__Written request__. Repeat the listing below in full, exactly as it stands.

__Supplied material__.
start
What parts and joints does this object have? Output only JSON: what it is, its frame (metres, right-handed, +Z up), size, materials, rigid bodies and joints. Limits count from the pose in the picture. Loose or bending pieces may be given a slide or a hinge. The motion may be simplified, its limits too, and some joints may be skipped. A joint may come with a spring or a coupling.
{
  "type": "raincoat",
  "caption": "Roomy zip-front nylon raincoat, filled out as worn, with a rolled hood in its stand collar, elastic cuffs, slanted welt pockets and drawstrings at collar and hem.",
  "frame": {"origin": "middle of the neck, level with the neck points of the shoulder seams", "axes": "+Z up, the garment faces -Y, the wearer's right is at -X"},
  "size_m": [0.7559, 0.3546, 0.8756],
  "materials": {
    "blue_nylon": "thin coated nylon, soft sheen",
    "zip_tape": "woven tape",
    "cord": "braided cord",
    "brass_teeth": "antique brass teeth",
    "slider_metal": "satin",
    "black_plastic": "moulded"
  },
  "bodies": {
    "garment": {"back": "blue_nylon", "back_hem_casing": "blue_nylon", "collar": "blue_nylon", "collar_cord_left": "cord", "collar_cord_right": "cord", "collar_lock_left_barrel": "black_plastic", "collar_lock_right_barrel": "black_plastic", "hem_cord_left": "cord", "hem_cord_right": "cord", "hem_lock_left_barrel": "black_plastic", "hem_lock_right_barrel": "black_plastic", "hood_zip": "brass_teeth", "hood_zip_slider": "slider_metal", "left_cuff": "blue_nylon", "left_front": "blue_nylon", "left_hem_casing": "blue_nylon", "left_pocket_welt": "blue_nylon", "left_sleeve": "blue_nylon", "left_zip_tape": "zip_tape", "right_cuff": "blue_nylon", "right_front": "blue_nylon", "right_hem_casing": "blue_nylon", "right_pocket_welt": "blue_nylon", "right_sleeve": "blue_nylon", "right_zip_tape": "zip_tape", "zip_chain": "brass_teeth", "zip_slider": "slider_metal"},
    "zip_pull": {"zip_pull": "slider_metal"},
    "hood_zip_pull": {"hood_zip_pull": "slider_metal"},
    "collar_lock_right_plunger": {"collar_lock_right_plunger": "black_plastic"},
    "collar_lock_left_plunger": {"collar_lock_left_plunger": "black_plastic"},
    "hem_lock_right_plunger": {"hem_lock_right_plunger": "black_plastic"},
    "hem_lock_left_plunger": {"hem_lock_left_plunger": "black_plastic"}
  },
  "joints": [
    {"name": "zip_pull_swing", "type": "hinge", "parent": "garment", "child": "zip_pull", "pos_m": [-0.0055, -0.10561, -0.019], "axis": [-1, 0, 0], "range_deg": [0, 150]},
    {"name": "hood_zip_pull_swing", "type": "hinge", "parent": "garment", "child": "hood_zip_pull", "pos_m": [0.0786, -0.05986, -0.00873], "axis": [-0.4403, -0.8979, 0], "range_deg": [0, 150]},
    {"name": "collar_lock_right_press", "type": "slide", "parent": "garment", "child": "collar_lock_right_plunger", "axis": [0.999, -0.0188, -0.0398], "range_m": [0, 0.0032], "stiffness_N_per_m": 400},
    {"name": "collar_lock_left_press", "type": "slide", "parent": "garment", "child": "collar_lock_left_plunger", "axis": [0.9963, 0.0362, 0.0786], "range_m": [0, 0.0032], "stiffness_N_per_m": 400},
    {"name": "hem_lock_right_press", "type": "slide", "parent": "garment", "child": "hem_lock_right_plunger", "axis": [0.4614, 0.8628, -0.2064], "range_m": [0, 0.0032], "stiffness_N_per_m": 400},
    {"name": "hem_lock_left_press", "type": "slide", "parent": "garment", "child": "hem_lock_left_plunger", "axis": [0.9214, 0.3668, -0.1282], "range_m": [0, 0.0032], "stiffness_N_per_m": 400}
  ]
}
end
__Task result__.
What parts and joints does this object have? Output only JSON: what it is, its frame (metres, right-handed, +Z up), size, materials, rigid bodies and joints. Limits count from the pose in the picture. Loose or bending pieces may be given a slide or a hinge. The motion may be simplified, its limits too, and some joints may be skipped. A joint may come with a spring or a coupling.
{
  "type": "raincoat",
  "caption": "Roomy zip-front nylon raincoat, filled out as worn, with a rolled hood in its stand collar, elastic cuffs, slanted welt pockets and drawstrings at collar and hem.",
  "frame": {"origin": "middle of the neck, level with the neck points of the shoulder seams", "axes": "+Z up, the garment faces -Y, the wearer's right is at -X"},
  "size_m": [0.7559, 0.3546, 0.8756],
  "materials": {
    "blue_nylon": "thin coated nylon, soft sheen",
    "zip_tape": "woven tape",
    "cord": "braided cord",
    "brass_teeth": "antique brass teeth",
    "slider_metal": "satin",
    "black_plastic": "moulded"
  },
  "bodies": {
    "garment": {"back": "blue_nylon", "back_hem_casing": "blue_nylon", "collar": "blue_nylon", "collar_cord_left": "cord", "collar_cord_right": "cord", "collar_lock_left_barrel": "black_plastic", "collar_lock_right_barrel": "black_plastic", "hem_cord_left": "cord", "hem_cord_right": "cord", "hem_lock_left_barrel": "black_plastic", "hem_lock_right_barrel": "black_plastic", "hood_zip": "brass_teeth", "hood_zip_slider": "slider_metal", "left_cuff": "blue_nylon", "left_front": "blue_nylon", "left_hem_casing": "blue_nylon", "left_pocket_welt": "blue_nylon", "left_sleeve": "blue_nylon", "left_zip_tape": "zip_tape", "right_cuff": "blue_nylon", "right_front": "blue_nylon", "right_hem_casing": "blue_nylon", "right_pocket_welt": "blue_nylon", "right_sleeve": "blue_nylon", "right_zip_tape": "zip_tape", "zip_chain": "brass_teeth", "zip_slider": "slider_metal"},
    "zip_pull": {"zip_pull": "slider_metal"},
    "hood_zip_pull": {"hood_zip_pull": "slider_metal"},
    "collar_lock_right_plunger": {"collar_lock_right_plunger": "black_plastic"},
    "collar_lock_left_plunger": {"collar_lock_left_plunger": "black_plastic"},
    "hem_lock_right_plunger": {"hem_lock_right_plunger": "black_plastic"},
    "hem_lock_left_plunger": {"hem_lock_left_plunger": "black_plastic"}
  },
  "joints": [
    {"name": "zip_pull_swing", "type": "hinge", "parent": "garment", "child": "zip_pull", "pos_m": [-0.0055, -0.10561, -0.019], "axis": [-1, 0, 0], "range_deg": [0, 150]},
    {"name": "hood_zip_pull_swing", "type": "hinge", "parent": "garment", "child": "hood_zip_pull", "pos_m": [0.0786, -0.05986, -0.00873], "axis": [-0.4403, -0.8979, 0], "range_deg": [0, 150]},
    {"name": "collar_lock_right_press", "type": "slide", "parent": "garment", "child": "collar_lock_right_plunger", "axis": [0.999, -0.0188, -0.0398], "range_m": [0, 0.0032], "stiffness_N_per_m": 400},
    {"name": "collar_lock_left_press", "type": "slide", "parent": "garment", "child": "collar_lock_left_plunger", "axis": [0.9963, 0.0362, 0.0786], "range_m": [0, 0.0032], "stiffness_N_per_m": 400},
    {"name": "hem_lock_right_press", "type": "slide", "parent": "garment", "child": "hem_lock_right_plunger", "axis": [0.4614, 0.8628, -0.2064], "range_m": [0, 0.0032], "stiffness_N_per_m": 400},
    {"name": "hem_lock_left_press", "type": "slide", "parent": "garment", "child": "hem_lock_left_plunger", "axis": [0.9214, 0.3668, -0.1282], "range_m": [0, 0.0032], "stiffness_N_per_m": 400}
  ]
}